# More loudspeaker systems



## Howard Ferstler (Sep 27, 2007)

These two shots (one with the grill installed; one without) illustrate one of the two main-channel speakers that I built for my smaller AV installation. Each uses Allison/RDL tweeters and a single Allison 6.5-inch woofer. (The deep bass is handled by a big subwoofer, so the small size of the woofers is no big deal.) The midrange drivers are by TB systems, and while they are not quite as good as the Allison midrange drivers employed in my main AV installation, they are still excellent, once properly contoured by the crossover network, which I designed and built myself. The front and back are MDF, and the top, bottom, and sides are solid pine. The woofer has its own sealed enclosure section, with the two midrange drivers sharing the upper section. The two systems are each biamped by two 110-watt amps, and each weighs 50 pounds. Both system crossover networks were carefully voiced by means of a good real-time-analyzer.


----------



## Howard Ferstler (Sep 27, 2007)

*Speakers footnote*

I just looked at the photos and want to say that while it looks like the speakers are leaning backwards, they are not. That is just the way I held my new digital camera when I pushed the button. The big subwoofer mentioned in the initial post is sitting to the left of the speakers in the photographs. It is a Hsu VTF-3, MK 3, with the turbo boost attachment. Strong bass to below 20 Hz.


----------



## Howard Ferstler (Sep 27, 2007)

Here is a shot of the two speakers in place, with the 56-inch TV monitor between them. The center speaker is an NHT VS1.2 mounted vertically in a cabinet I built to hold it. A 6.5-inch woofer is on the bottom, facing downward. This installation is powered and controlled by a seven-channel Yamaha processor.


----------



## knotscott (Nov 8, 2007)

The cabinets look great Howard! :thumbsup:


----------



## Handyman (Jan 2, 2008)

Howard Nice speakers. They look nice and big. 
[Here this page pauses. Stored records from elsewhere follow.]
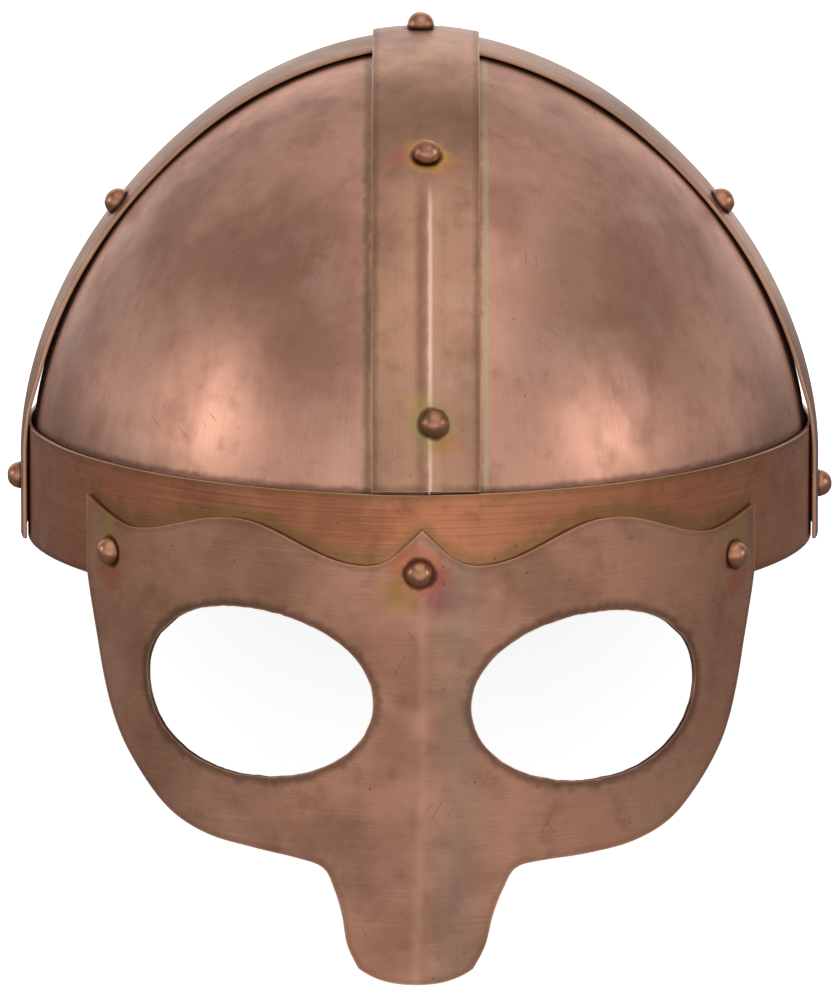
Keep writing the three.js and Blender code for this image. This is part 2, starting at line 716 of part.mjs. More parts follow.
// Tip the level helmet back until its nasal and the rear of its brow band stand at one height.
function restAngle(helmet) {
  const points = [];
  helmet.updateMatrixWorld(true);
  helmet.traverse((child) => {
    if (!child.isMesh) return;
    const place = child.geometry.attributes.position;
    for (let index = 0; index < place.count; index += 1) {
      points.push(new THREE.Vector3().fromBufferAttribute(place, index).applyMatrix4(child.matrixWorld));
    }
  });
  const lowest = (end, angle) => {
    let low = Infinity;
    for (const point of points) {
      if (point.y * end < 0) continue;
      low = Math.min(low, point.y * Math.sin(angle) + point.z * Math.cos(angle));
    }
    return low;
  };
  let level = 0;
  let steep = -Math.PI / 3;
  for (let step = 0; step < 40; step += 1) {
    const middle = (level + steep) / 2;
    if (lowest(-1, middle) < lowest(1, middle)) level = middle;
    else steep = middle;
  }
  return level;
}

const solids = {
  ...platesOf(domeSolid()),
  brow_band: browBand(),
  cross_band: crossBand(),
  fore_aft_band: foreAftBand(),
  spectacle_mask: spectacleMask(),
};
const finishes = {
  plate_front_left: "dome",
  plate_front_right: "dome",
  plate_rear_left: "dome",
  plate_rear_right: "dome",
  brow_band: "brow",
  cross_band: "band",
  fore_aft_band: "band",
  spectacle_mask: "mask",
};

const helmet = new THREE.Group();
for (const place of rivetPlaces()) {
  const grip = gripOf(place);
  const hole = holeSolid(place, grip);
  for (const name of place.through) {
    solids[name] = solids[name].subtract(hole);
  }
  const rivet = meshOf(place.name, rivetGeometry(grip), "rivet");
  rivet.position.copy(place.seat);
  rivet.quaternion.copy(turnTo(place.out));
  helmet.add(rivet);
}
for (const [name, solid] of Object.entries(solids)) {
  helmet.add(meshOf(name, geometryOf(solid), finishes[name]));
}

helmet.rotation.x = restAngle(helmet);
const resting = new THREE.Box3().setFromObject(helmet, true);
const middle = resting.getCenter(new THREE.Vector3());
helmet.position.set(-middle.x, -middle.y, -resting.min.z);

const part = new THREE.Group();
part.add(helmet);

export default part;
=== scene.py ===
"""Spangenhelm helmet with a spectacle mask: the finished look of each plate, band and rivet.

The helmet is drawn level, in millimetres: x to the right as seen from the front, y to the back,
z up, with z = 0 on the lower edge of the brow band. It is then set down the way it rests, on
the tip of its nasal and the rear of its brow band.
"""

import json
import logging
import math
from dataclasses import dataclass, field, replace
from enum import Enum
from typing import Any, Callable, Mapping, Optional, Sequence

import bpy
import numpy as np
from mathutils import Matrix, Vector, noise

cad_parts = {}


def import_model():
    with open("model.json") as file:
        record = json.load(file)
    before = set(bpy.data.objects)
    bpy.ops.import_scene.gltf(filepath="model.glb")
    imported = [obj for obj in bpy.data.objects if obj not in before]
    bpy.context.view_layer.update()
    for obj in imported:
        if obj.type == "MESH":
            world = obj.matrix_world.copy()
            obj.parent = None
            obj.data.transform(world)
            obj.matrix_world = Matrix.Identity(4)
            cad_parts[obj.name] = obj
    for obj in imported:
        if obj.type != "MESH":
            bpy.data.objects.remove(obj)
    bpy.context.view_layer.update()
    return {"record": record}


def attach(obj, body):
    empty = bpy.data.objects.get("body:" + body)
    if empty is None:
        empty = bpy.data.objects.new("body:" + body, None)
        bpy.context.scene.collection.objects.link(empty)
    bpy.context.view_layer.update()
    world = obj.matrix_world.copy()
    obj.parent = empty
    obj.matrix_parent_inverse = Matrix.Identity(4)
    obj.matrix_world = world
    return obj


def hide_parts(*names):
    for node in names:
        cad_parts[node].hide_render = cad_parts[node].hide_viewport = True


LOG = logging.getLogger("helmet")
MM = 0.001  # one millimetre, in metres

FRONT_OVAL_POWER = 1.85  # 2 is a true ellipse, less is more pointed
REAR_OVAL_POWER = 2.15
HALVINGS = 40


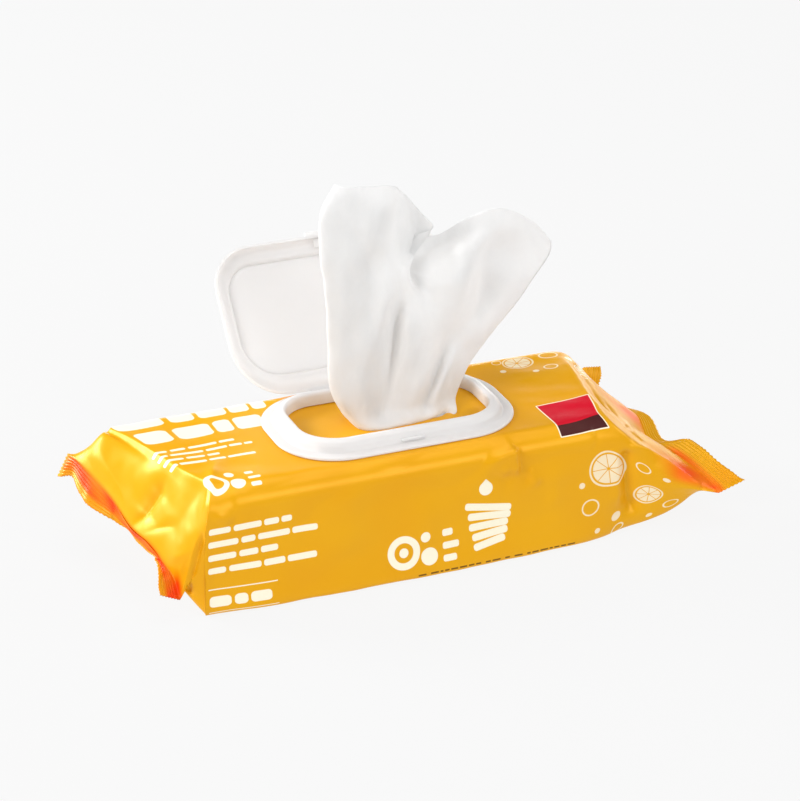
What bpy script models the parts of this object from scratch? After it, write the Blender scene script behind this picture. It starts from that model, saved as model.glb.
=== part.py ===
"""Pack of wet wipes: a film flow-wrap round a folded stack, a moulded flip-top lid on the
film, and the next wipe standing out of the opening.

Metres, +Z up. The origin is on the pack's base, under the middle of the lid's frame.
+X runs along the pack towards its right-hand seal, -Y is the front.
Run with: blender --background --python part.py
"""
import bpy
import bmesh
from math import cos, sin, pi, radians
from mathutils import Matrix, Vector

MM = 0.001

# ---- driving dimensions, mm -------------------------------------------------------------
HALF_WIDTH = 47.2          # film body, half of its width
HEIGHT = 60.5              # top of the film
FILM = 0.6                 # film wall as modelled
STACK_GAP = 0.4            # between the film and the stack
CRIMP = 1.2                # thickness of the crimped end seals

FRAME_L, FRAME_W, FRAME_R = 120.0, 74.4, 30.0   # outer outline of the lid's frame
FRAME_Z = 60.95            # underside of the frame
LID_L, LID_W, LID_R = 120.0, 76.8, 27.0         # outline of the lid's rim
LID_WALL = 1.2
HINGE_Y, HINGE_Z = 37.6, 62.8                   # axis of the living hinge
LID_OPEN = 128.0                                # how far the lid stands open, degrees

MOUTH_L, MOUTH_W, MOUTH_X = 66.0, 24.0, 7.5     # die-cut opening in the film
WIPE_THICK = 10.0          # bunched wipe where it leaves the film
SEAM_GROOVE = 0.4          # depth of the two lines that bound the long seal under the base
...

I built the 6 that are in my living room. My wife doent like them because she said they are too big. It took me a month of calculating the air space inside the boxes so the speakers would have the right air space for the speakers size. One set have 2 12" speakers and a Pazeo horn with a little splitter circuit board inside each cabinet. And the other 2 have 2 4" self contained speakers, 4 tweeters and a 6x9 at a 45% angle hitting the floor. All Omage brand speakers. One set has one 7" in each box . I have theater sound that will rattle the whole house. I like big speaker. They move some air and sound better. When I built my system, I went out and bought the movie "Apocalypse Now" and when the helicopter fly by in the movie you can feel the air in my living room.


----------



## Howard Ferstler (Sep 27, 2007)

Handyman said:


> Howard Nice speakers. They look nice and big.
> 
> I built the 6 that are in my living room. My wife doent like them because she said they are too big. It took me a month of calculating the air space inside the boxes so the speakers would have the right air space for the speakers size. One set have 2 12" speakers and a Pazeo horn with a little splitter circuit board inside each cabinet. And the other 2 have 2 4" self contained speakers, 4 tweeters and a 6x9 at a 45% angle hitting the floor. All Omage brand speakers. One set has one 7" in each box . I have theater sound that will rattle the whole house. I like big speaker. They move some air and sound better. When I built my system, I went out and bought the movie "Apocalypse Now" and when the helicopter fly by in the movie you can feel the air in my living room.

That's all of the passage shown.